- **Data supplied**:
— begin —
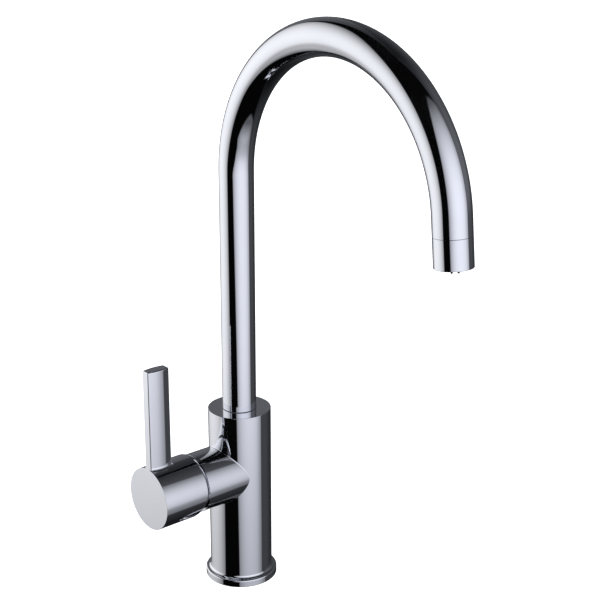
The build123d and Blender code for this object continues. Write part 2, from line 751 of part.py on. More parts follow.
NODES = {
    "base_ring": make_base_ring,
    "base_gasket": make_base_gasket,
    "tap_body": make_tap_body,
    "inlet_block": make_inlet_block,
    "hot_inlet_socket": lambda: make_inlet_socket("hot"),
    "cold_inlet_socket": lambda: make_inlet_socket("cold"),
    "filtered_inlet_socket": lambda: make_inlet_socket("filtered"),
    "inlet_block_seal": make_inlet_block_seal,
    "inlet_block_screws": make_inlet_block_screws,
    "spout_retaining_screw": make_spout_retaining_screw,
    "spout_foot": make_spout_foot,
    "spout_o_rings": make_spout_o_rings,
    "spout_lower_bush": make_spout_lower_bush,
    "spout_upper_bush": make_spout_upper_bush,
    "spout_tube": make_spout_tube,
    "filtered_water_tube": make_filtered_water_tube,
    "filtered_tube_seal": make_filtered_tube_seal,
    "outlet_ferrule": make_outlet_ferrule,
    "aerator_sleeve": make_aerator_sleeve,
    "aerator_gasket": make_aerator_gasket,
    "aerator_screen": make_aerator_screen,
    "aerator_core": make_aerator_core,
    "filtered_nozzle": make_filtered_nozzle,
    "cartridge_base": make_cartridge_base,
    "cartridge_base_seals": make_cartridge_base_seals,
    "cartridge_fixed_disc": make_cartridge_fixed_disc,
    "cartridge_moving_disc": make_cartridge_moving_disc,
    "cartridge_disc_carrier": make_cartridge_disc_carrier,
    "cartridge_case": make_cartridge_case,
    "cartridge_turret": make_cartridge_turret,
    "cartridge_pivot_pin": make_cartridge_pivot_pin,
    "cartridge_spindle": make_cartridge_spindle,
    "cartridge_nut": make_cartridge_nut,
    "cover_dome": make_cover_dome,
    "handle": make_handle,
    "handle_grub_screw": make_handle_grub_screw,
    "handle_plug": make_handle_plug,
}

os.makedirs("parts", exist_ok=True)
for node, make in NODES.items():
    export_step(make(), f"parts/{node}.step")
    print(node)
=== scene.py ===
"""Looks of a three way filtered water tap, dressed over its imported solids.

Every length in the classes below is in millimetres and is brought to metres in one place, where a
mesh is written. The tap stands on z = 0 with its axis on Z, its spout points along -Y and its side
barrel along -X.
"""

import json
import logging
import math
from dataclasses import dataclass, field
from enum import Enum

import bmesh
import bpy
import numpy as np
from mathutils import Matrix


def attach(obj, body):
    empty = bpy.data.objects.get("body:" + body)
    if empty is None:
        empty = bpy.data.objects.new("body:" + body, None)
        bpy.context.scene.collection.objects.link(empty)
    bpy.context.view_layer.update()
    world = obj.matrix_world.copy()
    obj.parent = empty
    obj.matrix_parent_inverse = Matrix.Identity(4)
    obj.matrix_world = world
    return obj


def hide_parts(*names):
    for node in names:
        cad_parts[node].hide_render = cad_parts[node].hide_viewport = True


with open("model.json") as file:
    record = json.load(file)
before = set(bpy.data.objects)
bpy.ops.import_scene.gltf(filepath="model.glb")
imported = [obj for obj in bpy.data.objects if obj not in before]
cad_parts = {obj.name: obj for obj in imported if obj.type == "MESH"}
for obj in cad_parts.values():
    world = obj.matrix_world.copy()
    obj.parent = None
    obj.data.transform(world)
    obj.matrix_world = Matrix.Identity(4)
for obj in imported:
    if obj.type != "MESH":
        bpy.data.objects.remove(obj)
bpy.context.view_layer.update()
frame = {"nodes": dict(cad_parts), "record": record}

MM = 0.001
WELD = 1e-5  # points nearer than this, in millimetres, become one vertex
ROUND = 192  # straight pieces round the body, its ring and the hub
TUBE_ROUND = 144  # and round the spout and the dome
HOLE_ROUND = 64  # and round the small holes
WALL_STEPS = 8  # pieces along a straight wall that isn't turned
LOG = logging.getLogger("tap")


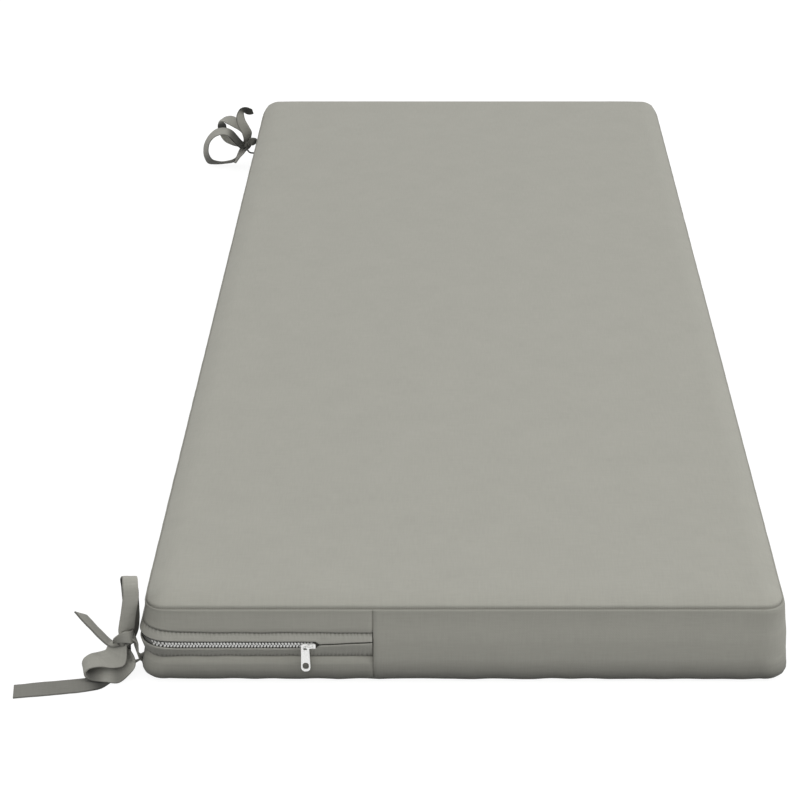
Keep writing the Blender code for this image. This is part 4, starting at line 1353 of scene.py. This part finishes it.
def add_world(scene):
    """An even sky, and little light from below the horizon."""
    world = bpy.data.worlds.new("studio")
    scene.world = world
    world.use_nodes = True
    tree = world.node_tree
    place = tree.nodes.new("ShaderNodeTexCoord")
    split = new_node(tree, "ShaderNodeSeparateXYZ", {0: place.outputs["Generated"]})
    share = spread(tree, split.outputs["Z"], *HORIZON_BAND)
    shade = mix_colour(tree, share, (*[SKY_BELOW_HORIZON] * 3, 1.0), WHITE)
    set_inputs(tree, tree.nodes["Background"], {"Color": shade, "Strength": SKY_STRENGTH})


def add_floor():
    made, tree, shader = new_material("floor_paint")
    set_inputs(tree, shader, {
        "Base Color": (*[FLOOR_PAINT] * 3, 1.0),
        "Roughness": 0.9,
        "Specular IOR Level": 0.1,
        "Emission Color": WHITE,
        "Emission Strength": FLOOR_LIGHT,
    })
    floor = bmesh.new()
    bmesh.ops.create_grid(floor, x_segments=1, y_segments=1, size=FLOOR_SIZE / 2)
    bmesh.ops.translate(floor, verts=floor.verts, vec=(0.0, 0.0, FLOOR_HEIGHT))
    plane = link_shape("floor", floor, [made])
    plane.visible_diffuse = False


def add_studio():
    scene = bpy.context.scene
    scene.view_settings.view_transform = "Standard"
    add_world(scene)
    for name, place, size, power in SOFTBOXES:
        add_softbox(name, place, size, power)
    add_floor()


def dress_metal(look):
    for node in ("zip_slider", "zip_pull"):
        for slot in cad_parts[node].material_slots:
            slot.material = look


def build_all():
    add_camera()
    add_studio()
    effects = (build_weave_group(), build_shade_group())
    cover_cloth = cloth_material("cover_cloth", effects, COVER_TONES)
    strip_cloth = cloth_material("strip_cloth", effects, STRIP_TONES)
    tape_cloth = cloth_material("tie_tape_cloth", effects, STRIP_TONES)
    zip_tape = cloth_material("zip_tape", effects, ZIP_TAPE_TONES, ZIP_TAPE_THREADS, ZIP_RELIEF)
    teeth = plain_material("moulded_teeth", TEETH_TINT, 0.35)
    metal = plain_material("white_lacquered_metal", METAL_TINT, 0.25, 0.6)
    build_cover(cover_cloth)
    build_strip("upper_zip_strip", "zip_strip_upper", UPPER_STRIP, 1, True, strip_cloth)
    build_strip("lower_zip_strip", "zip_strip_lower", LOWER_STRIP, 2, False, strip_cloth)
    build_chain(zip_tape, teeth)
    dress_metal(metal)
    build_tie("near_bow", "tie_near", NEAR_STRANDS, NEAR_KNOT, NEAR_TIE_Y, tape_cloth)
    build_tie("far_bow", "tie_far", FAR_STRANDS, FAR_KNOT, FAR_TIE_Y, tape_cloth)


build_all()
— end —
Reproduce each line of the entries in which the word "True" is found.

os.makedirs("parts", exist_ok=True)
        cad_parts[node].hide_render = cad_parts[node].hide_viewport = True
    world.use_nodes = True
    build_strip("upper_zip_strip", "zip_strip_upper", UPPER_STRIP, 1, True, strip_cloth)